Day 11.. i believe ive been counting wrong the whole time lol... anyway i havent had any craving tho it doesnt mean i still dont miss a big fatty in my lip. im not going to cave tho... id like to think im past the oral fixation part of the quit because i havent spat seeds nor smokey mountain since the weekend... day 11 and my quit is still going strong.
Stay close to your alternatives. Your addict brain may just try to trick you into thinking that you are beyond the oral fixation until you aren't.
You are doing great. Do focus so much on your day count, just focus daily on promising to quit and actually doing just that.

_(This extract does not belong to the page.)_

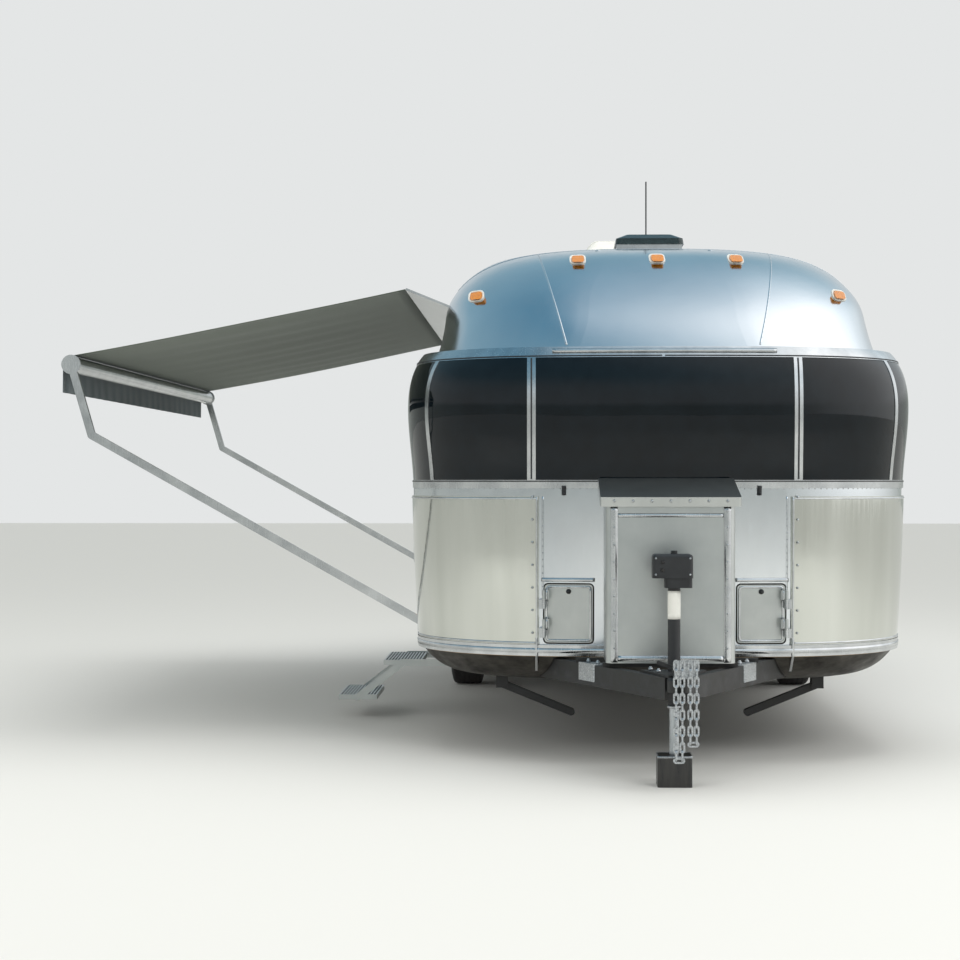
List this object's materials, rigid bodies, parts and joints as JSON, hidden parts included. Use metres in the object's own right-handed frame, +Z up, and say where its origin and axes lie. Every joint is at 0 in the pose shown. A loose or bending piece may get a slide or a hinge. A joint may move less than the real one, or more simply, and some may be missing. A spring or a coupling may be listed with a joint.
{
  "type": "travel caravan",
  "caption": "Full-size polished aluminium travel caravan with rounded ends, wrap-round front windows, tandem axles, nose jack, gas box and an open kerb-side awning.",
  "frame": {"origin": "centre of the ball socket in the coupler, 0.47 m above the ground", "axes": "+X to the road side, -X to the kerb side with door and awning, +Y to the rear along the drawbar, +Z up"},
  "size_m": [4.4692, 8.8367, 3.09],
  "materials": {
    "aluminium_polished": "polished sheet with fine brushing",
    "aluminium_satin": "satin sheet",
    "aluminium_trim": "anodised trim",
    "steel_black": "black chassis paint",
    "steel_bright": "zinc plated",
    "stainless_guard": "polished stainless sheet",
    "glass_dark": "dark privacy glass",
    "rubber_tyre": "black tyre rubber",
    "alloy_wheel": "polished alloy",
    "plastic_black": "black moulded plastic",
    "plastic_smoked": "smoked acrylic",
    "plastic_white": "white moulded plastic",
    "lens_amber": "amber lens",
    "lens_red": "red lens",
    "awning_canvas": "woven awning canvas",
    "deck_board": "plywood deck",
    "bottle_paint": "white gas bottle paint"
  },
  "bodies": {
    "caravan": {"air_conditioner": "plastic_white", "awning_arms": "aluminium_trim", "awning_fabric": "awning_canvas", "awning_rail": "aluminium_trim", "awning_roller": "aluminium_trim", "axles": "steel_black", "belly_pan": "aluminium_satin", "chassis_frame": "steel_black", "coupler": "steel_black", "drawbar_clamps": "steel_bright", "floor_deck": "deck_board", "front_dome": "aluminium_polished", "front_lower_panel": "aluminium_polished", "front_window_frame": "aluminium_trim", "front_window_glass": "glass_dark", "gas_bottles": "bottle_paint", "gas_box": "aluminium_satin", "grab_handle": "aluminium_trim", "jack_post": "plastic_black", "lower_trim": "aluminium_trim", "marker_lamps": "lens_amber", "panel_hinges": "aluminium_trim", "rear_bumper": "steel_black", "rear_cap": "aluminium_polished", "roof_aerials": "plastic_black", "roof_panel": "aluminium_polished", "safety_chains": "steel_bright", "side_wall_kerb": "aluminium_polished", "side_wall_road": "aluminium_polished", "stone_guards": "stainless_guard", "tail_lamps": "lens_red", "vent_bases": "aluminium_trim", "wheel_wells": "steel_black", "window_frames": "aluminium_trim", "window_glass": "glass_dark"},
    "entry_door": {"entry_door": "aluminium_polished", "door_glass": "glass_dark", "door_lock": "plastic_black"},
    "gas_box_lid": {"gas_box_lid": "aluminium_satin"},
    "jack_ram": {"jack_ram": "steel_black"},
    "front_hatch_road": {"front_hatch_road": "aluminium_satin"},
    "front_hatch_kerb": {"front_hatch_kerb": "aluminium_satin"},
    "vent_lid_front": {"vent_lid_front": "plastic_smoked"},
    "vent_lid_rear": {"vent_lid_rear": "plastic_smoked"},
    "entry_step": {"entry_step": "aluminium_satin"},
    "wheel_front_road": {"tyre_front_road": "rubber_tyre", "rim_front_road": "alloy_wheel"},
    "stabiliser_front_road": {"stabiliser_front_road": "steel_black"},
    "wheel_front_kerb": {"tyre_front_kerb": "rubber_tyre", "rim_front_kerb": "alloy_wheel"},
    "stabiliser_front_kerb": {"stabiliser_front_kerb": "steel_black"},
    "wheel_rear_road": {"tyre_rear_road": "rubber_tyre", "rim_rear_road": "alloy_wheel"},
    "stabiliser_rear_road": {"stabiliser_rear_road": "steel_black"},
    "wheel_rear_kerb": {"tyre_rear_kerb": "rubber_tyre", "rim_rear_kerb": "alloy_wheel"},
    "stabiliser_rear_kerb": {"stabiliser_rear_kerb": "steel_black"}
  },
  "joints": [
    {"name": "wheel_front_road_spin", "type": "hinge", "parent": "caravan", "child": "wheel_front_road", "pos_m": [1.095, 5.25, -0.111], "axis": [1, 0, 0], "continuous": true},
    {"name": "wheel_front_kerb_spin", "type": "hinge", "parent": "caravan", "child": "wheel_front_kerb", "pos_m": [-1.095, 5.25, -0.111], "axis": [1, 0, 0], "continuous": true},
    {"name": "wheel_rear_road_spin", "type": "hinge", "parent": "caravan", "child": "wheel_rear_road", "pos_m": [1.095, 6.1, -0.111], "axis": [1, 0, 0], "continuous": true},
    {"name": "wheel_rear_kerb_spin", "type": "hinge", "parent": "caravan", "child": "wheel_rear_kerb", "pos_m": [-1.095, 6.1, -0.111], "axis": [1, 0, 0], "continuous": true},
    {"name": "door_hinge", "type": "hinge", "parent": "caravan", "child": "entry_door", "pos_m": [-1.276, 3.66, 0.73], "axis": [0, 0, -1], "range_deg": [0, 150]},
    {"name": "gas_lid_hinge", "type": "hinge", "parent": "caravan", "child": "gas_box_lid", "pos_m": [0, 0.95784, 0.91361], "axis": [-1, 0, 0], "range_deg": [0, 65]},
    {"name": "jack_slide", "type": "slide", "parent": "caravan", "child": "jack_ram", "axis": [0, 0, 1], "range_m": [-0.1, 0.2]},
    {"name": "hatch_road_hinge", "type": "hinge", "parent": "caravan", "child": "front_hatch_road", "pos_m": [0.5865, 1.014, 0.26], "axis": [0, 0, 1], "range_deg": [0, 95]},
    {"name": "hatch_kerb_hinge", "type": "hinge", "parent": "caravan", "child": "front_hatch_kerb", "pos_m": [-0.5865, 1.014, 0.26], "axis": [0, 0, -1], "range_deg": [0, 95]},
    {"name": "vent_front_hinge", "type": "hinge", "parent": "caravan", "child": "vent_lid_front", "pos_m": [0, 2.906, 2.2163], "axis": [-1, 0, 0], "range_deg": [0, 45]},
    {"name": "vent_rear_hinge", "type": "hinge", "parent": "caravan", "child": "vent_lid_rear", "pos_m": [0, 6.886, 2.2163], "axis": [-1, 0, 0], "range_deg": [0, 45]},
    {"name": "step_slide", "type": "slide", "parent": "caravan", "child": "entry_step", "axis": [1, 0, 0], "range_m": [0, 0.3]},
    {"name": "stabiliser_front_road_swing", "type": "hinge", "parent": "caravan", "child": "stabiliser_front_road", "pos_m": [0.8, 1.56, -0.128], "axis": [0, -1, 0], "range_deg": [-22, 30]},
    {"name": "stabiliser_front_kerb_swing", "type": "hinge", "parent": "caravan", "child": "stabiliser_front_kerb", "pos_m": [-0.8, 1.56, -0.128], "axis": [0, 1, 0], "range_deg": [-22, 30]},
    {"name": "stabiliser_rear_road_swing", "type": "hinge", "parent": "caravan", "child": "stabiliser_rear_road", "pos_m": [0.8, 8.18, -0.128], "axis": [0, -1, 0], "range_deg": [-22, 30]},
    {"name": "stabiliser_rear_kerb_swing", "type": "hinge", "parent": "caravan", "child": "stabiliser_rear_kerb", "pos_m": [-0.8, 8.18, -0.128], "axis": [0, 1, 0], "range_deg": [-22, 30]}
  ]
}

I am damn proud of the way you have jumped into your quit with two feet and very strong at that. Keep up the good work and beat that addict brain down one day at a time.
Pinched
Keep in mind that this addiction works in waves- you will have periods of feeling great and periods of feeling like shit. Be prepared for the downs and know that they will come.
Yes sir...
The 30's can be bad. Use any good days to recharge and prepare for the next rounds as you are not finished.
My "suck scale" looked something like this:
Day 1-3: bad fog, my brain didn't work at all. Very little sleep and couldn't take a dump to save my life. I wanted a dip every second of each day.
Day 4-10: Pretty much out of the fog but bad, bad cravings and headache every second of the day
Day 11-14: My cruise control days, I didn't think about dipping much and craves were few and far between. Sleeping good but too much.
Day 15-21 Starting to get my energy level back up. Craves about 2-4 per day and short. The first thing every morning, I started to get an empty and sick feeling in my stomach when I thought about not being able to dip. Started losing my temper easily.
Day 22-25 No real changes, cruising along but feeling a little depressed. I started learning how to hate my addiction and was really mad about it.
Day 26- 30: Wow, I was starting to gain a lot of weight. Weird how I replaced Cope with Ice Cream and cake. I don't even eat sweets but here I am 10 lbs heavier. I don't care, I'm not dipping and the craves are mild.
Day 31-38: Freaking fog was back, some nasty craves and my temper way out of control. WTF!
Day 39-60: The roller coaster days. Mod craves followed by no craves, bad temper and mild depression. A difficult time but I was not giving up at this point.
Day 61-73: The best days by far. Seldom think about dip, temper is way better, sleeping like a normal person and just feeling pretty darn good. I am stacking up these good days to recharge my batteries and prepare for the next round of fights".
Day 74- 85: Really good days. Strong cravings when I have too many drinks so I have been careful with drinking. Normal days are now 0-1 crave. My temper has been completely under control for 2 weeks now.
Day 86-99: Zero craves, zero dip dreams and temper under control. The strong craves when I drink are also gone. I am disgusted when I see someone dip. Proudly watching my group hit HOF one at a time; which is just how we quit, one day at a time. My guard is still held high as I know the fight is far from over.
Day 100-102: I am on a high as I have reached my first goal. My guard is held the highest it has ever been in because I will not disappoint all those who have helped me.